Inside Outsourcing: A Year in the Life of City Contracting
Source: Bureau of Governmental Research, November 2010
From the press release:
Previous investigations by government agencies have focused on specific
contracts or types of contracts. However, BGR’s 822-contract review takes
a broader look at contracting issues. Among BGR’s key findings:
– The City evaded its competitive selection process through excessive
expansions of some contracts. Examples included technology and financial advisory contract amendments that led to significant growth in scope from the original contracts.
– The City misclassified certain nonprofessional services as professional services, improperly placing them in a selection process with greater discretion in choosing the winning proposal. One example was a contract to operate the City’s ill-fated 311 call center.
– The City contracted heavily for basic functions that it could have handled more efficiently in-house. The City essentially outsourced its technology department and some of its most basic accounting activities.
– Utility regulation contracting has strikingly high costs compared to those for regulating the rest of Louisiana.
– The City wasted taxpayer money on contracts that failed to deliver the promised results. The City spent tens of millions of dollars on information technology services, yet its systems continue to suffer from a lack of integration and functionality.
– The City wasted money on contracts for projects that never came to fruition, such as contracts to design buildings that the City won’t build and to create a website that the public can’t access.
– The City spent taxpayer money on legal and technical contracts that would have been unnecessary if the City had managed its public records responsibly. In a series of public records disputes, the City incurred costs totaling approximately $330,000.

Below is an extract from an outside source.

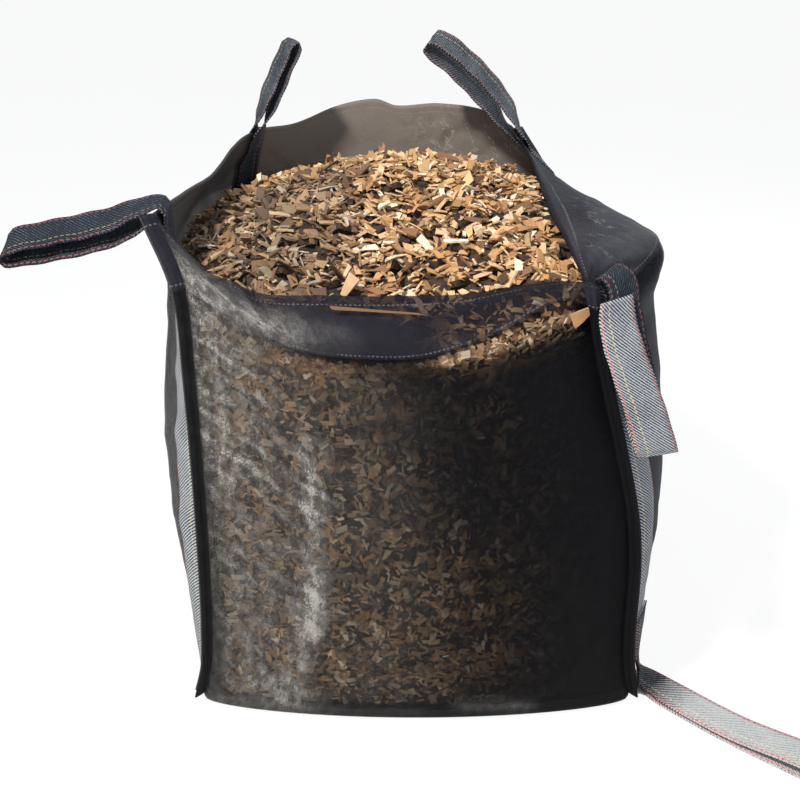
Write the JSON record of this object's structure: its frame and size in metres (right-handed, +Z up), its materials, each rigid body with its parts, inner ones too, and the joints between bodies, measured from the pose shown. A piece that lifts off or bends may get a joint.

– Despite its crushing fiscal situation, the City directed flexible CDBG funds to privately owned developments when it could have used the money to cover unmet public sector needs in low- and moderate-income neighborhoods. Specifically, the City spent $3.5 million to buy property for two private projects.
– The City failed to impose reasonable caps on contracts to provide federally-funded home elevation grants, leading to absurdly disproportionate grant awards. The largest grants to elevate homes exceeded, by large amounts in some cases, the appraised value of the properties as recorded on the 2010 tax rolls. The awards also exceeded the pre-Katrina values of those properties. One property, valued at just above $200,000 in 2010, received a grant award of more than $600,000.